You Are Now Entering Beanworld
It’s half term this week. A great week where I get to spend time with both of my children, doing lots of fun things. Ideally. In reality, this time, it hasn’t been quite like that.
It’s a week where I should have a lot on, workwise, which I have put to one side to spend time with my children. I wouldn’t change this, but there is always a little alarm going off in my head *this needs to be done*this needs to be done*. In addition, it’s also a week where my daughter has been experimenting again with her sleep patterns. This week’s entertaining idea involves going to sleep late in the evening, only to wake around 11pm and stay awake, bright and breezy, playing, chatting and full of energy, until 3am when she will quite suddenly press her own off button.
Perhaps my children have been liaising, but this is also the week that my son has decided that 6.30am is a great time to get up. So, that’s me then, operating on less than 4 hours sleep. Woo, and indeed, hoo.
It is in this state then that I have found myself living in Beanworld this week. Please leave your tenuous grip on reality and sanity at the border. I am blessed with a child who is described as a “chatterbox”. More correctly, he rarely pauses to draw breath during the twelve hours of the day he is awake, and has been known to talk in his sleep. He also inhabits his own reality much of the time, so we tend to get used to some of the odd things he says.
However, in my sleep deprived state, during half term, he is threatening to prise my fingers off the last shred of sanity I possess. Not in a bad way, just in a trying-to-follow-what-the-feck-he-is-on-about kind of way.
When we got up yesterday morning, I had lost my voice. Completely. But that’s OK, because Bean was on the case. He had hunted down my voice, and found it in my sock drawer. Unfortunately, not in time to prevent my socks from setting fire to it and cooking it for breakfast.

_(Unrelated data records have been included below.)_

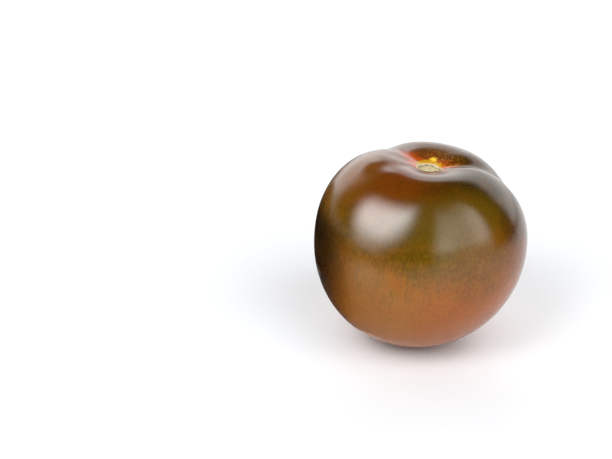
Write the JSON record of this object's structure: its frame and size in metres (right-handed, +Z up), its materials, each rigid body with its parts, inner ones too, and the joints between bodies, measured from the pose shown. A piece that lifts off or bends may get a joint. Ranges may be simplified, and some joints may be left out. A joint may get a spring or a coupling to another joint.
{
  "type": "black tomato",
  "caption": "Whole round dark tomato as picked, with lobed shoulders, a stem dimple with its corky scar, and a small flat spot underneath to rest on.",
  "frame": {"origin": "middle of the flat spot on the blossom end that the fruit rests on", "axes": "+Z up through the fruit towards the stem's scar, -Y towards the viewer of the picture, +X to the viewer's right"},
  "size_m": [0.0602, 0.06, 0.0552],
  "materials": {
    "skin": "glossy waxy tomato skin, dark olive brown at the shoulders and reddish brown below"
  },
  "bodies": {
    "root": {"tomato": "skin"}
  },
  "joints": []
}
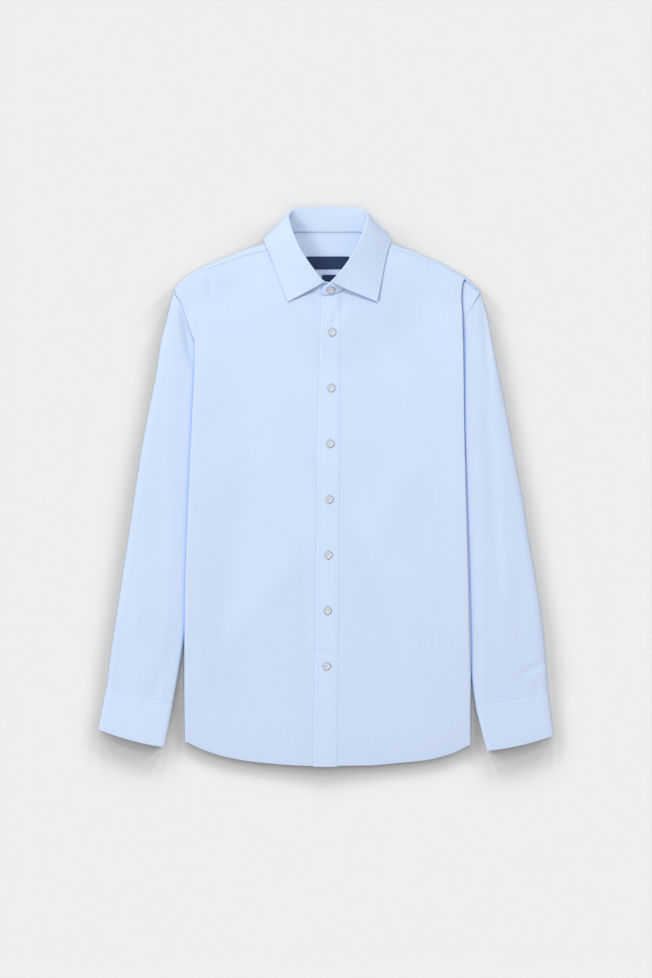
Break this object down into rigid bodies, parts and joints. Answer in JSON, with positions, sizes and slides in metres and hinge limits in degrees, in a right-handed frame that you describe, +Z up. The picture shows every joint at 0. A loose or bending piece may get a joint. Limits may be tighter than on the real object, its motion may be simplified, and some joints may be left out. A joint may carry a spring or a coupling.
{
  "type": "long sleeve dress shirt",
  "caption": "Light blue dress shirt with a point collar, a buttoned placket and long cuffed sleeves, lying flat on its back.",
  "frame": {"origin": "middle of the shirt's outline, on the surface that it lies on", "axes": "+X across the shirt to the wearer's left, +Y along it from the hem to the collar, +Z up from the surface"},
  "size_m": [0.6853, 0.842, 0.0405],
  "materials": {
    "cloth": "light blue cotton poplin, matt",
    "fused_cloth": "light blue cotton poplin over interfacing, matt",
    "label_tape": "navy woven tape",
    "pearl": "white pearl, polished"
  },
  "bodies": {
    "root": {"back": "cloth", "yoke": "cloth", "front_right": "cloth", "front_left": "cloth", "placket": "fused_cloth", "sleeve_right": "cloth", "sleeve_left": "cloth", "cuff_right": "fused_cloth", "cuff_left": "fused_cloth", "collar_stand": "fused_cloth", "collar_leaf": "fused_cloth", "label_main": "label_tape", "label_size": "label_tape", "button_collar": "pearl", "button_front_1": "pearl", "button_front_2": "pearl", "button_front_3": "pearl", "button_front_4": "pearl", "button_front_5": "pearl", "button_front_6": "pearl", "button_front_7": "pearl"}
  },
  "joints": []
}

Later on in the day, he felt the need to inform me, completely devoid of any kind of context, that when he goes to Timelord School, he will ask 110 questions.
He and Plum will plot against me. I know this to be true. They already talk to each other in their own language (Plum, of course, being not-quite-6-months-old, doesn’t speak in any other language that I can decipher, but they seem to understand each other). Bean translates for me, and it turns out that Plum has the same kind of crazy mind as Bean. During the school holidays next year, I imagine I will need to be tethered to an outpost of reality in order to find my way home again, when the two of them have created their own universe which adults are not permitted to understand.
Just as an end note, it’s my birthday in a little over a week. Should you be wondering what would be an appropriate gift, then let me suggest the following: hair dye, tethering ropes, breadcrumbs and a map showing the route back to sanity. And caffeine.